Avec ébahissement, nous avons aussi parfois entendu des politiques lancer avec aplomb « nous écoutons la science », comme si cette dernière seule devait nous guider, épouvantail magnifique s’il en est. « Or c’est toujours une très mauvaise idée de demander à “la science” ce qu’il faut faire, parce que ce n’est pas du tout son boulot. Son travail, c’est de chercher à poser des questions pertinentes. Or dès qu’on dit “la science”, on oublie la pertinence des questions. On fait comme s’il y avait une méthode scientifique tout terrain qui allait répondre à tout de manière objective. C’est aussi une manière de faire taire les gens, puisqu’on sait bien que les gens sont incapables de comprendre “la science”7. » Alors que, jusqu’à preuve du contraire, il faut rappeler que c’est le monde politique qui a choisi les experts appelés à la rescousse. Sur quelle base ? C’est le monde politique qui a, à un moment donné, accordé la prépondérance à certaines disciplines scientifiques et en a ignoré d’autres : « [Cette] décision est en soi un geste politique, puisque vous vous coupez de connaissances qui pourraient être utiles. Je pense aux sciences sociales qui ont été très peu consultées, mais aussi aux pédiatres et aux psychiatres qui essaient d’avertir depuis un an des conséquences du confinement8. » Loin d’avoir une répartition des tâches où le monde scientifique aurait un rôle propositionnel et le monde politique un rôle décisionnel, il y a souvent eu confusion des genres, et cette dernière n’est pas propice à instaurer et à promouvoir la confiance.

Pour ne pas conclure

La gestion de la crise sanitaire a, à tout le moins, montré et démontré au moins deux choses : « Il est urgent de repolitiser la place des sciences dans la société. Car ce qui se passe dans les laboratoires, qu’ils soient publics ou privés, nous concerne en tant que citoyens, usagers, consommateurs ou patients9. » Et sur un plan plus macro, nous pouvons suivre Isabelle Stengers, lorsqu’elle indique que nous sommes à la croisée des chemins : « La démocratie peut prendre plusieurs formes, elle peut suivre deux extrêmes. D’une part, se réduire à l’art de diriger un troupeau sans qu’il se révolte, en le rendant donc docile par tous les moyens. D’autre part, tendre vers l’exigence sans cesse reconduite et sans cesse approfondie que les gens pensent ensemble. Ça peut se faire en tension et en conflit mais ils pensent ensemble et ils essaient de faire sens en commun quant à l’avenir qui serait possible pour eux10. »

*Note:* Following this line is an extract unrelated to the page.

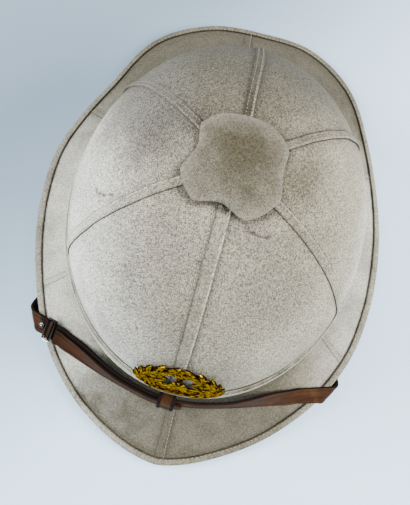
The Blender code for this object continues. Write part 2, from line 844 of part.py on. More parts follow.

  1. Sebastian Haffner, Histoire d’un Allemand. Souvenirs (1914-1933), Paris, Babel, 2004.
  2. « Complotisme, dépolitiser le débat à tout prix : entretien avec Jérôme JAMIN et Marie PELTIER », Politique, revue de débats, n° 115, p. 93.
  3. Isabelle STENGERS, « Se libérer de l’imaginaire capitaliste », Agir par la culture, Hiver 2020, p.21. Voir également l’entretien avec Isabelle Stengers en pp.4-5 de ce même numéro.
  4. Laurence VAN RUYMBEKE, « Il est temps de faire revenir le risque en démocratie : entretien avec Frédéric CLAISSE (ULiège) », Le Vif-L’Express, n° 17, 29 avril 2021, p.59.
  5. Elena SCAPPATICCI, « Dormez tranquilles », Marianne, 26 mars - 1er avril 2021, p. 55.
  6. Anthony LAURENT, « Il est urgent de repolitiser la place des sciences dans la société », propos recueillis par Hugues DORZÉE, Imagine, mars-avril 2020, p.43.
  7. Isabelle STENGERS, art. cit., p. 21.
  8. Frédéric CLAISSE, in Laurence VAN RUYMBEKE, art. cit., p.57.
  9. Anthony LAURENT, art. cit., p.42.
  10. Isabelle STENGERS, art. cit., p. 22.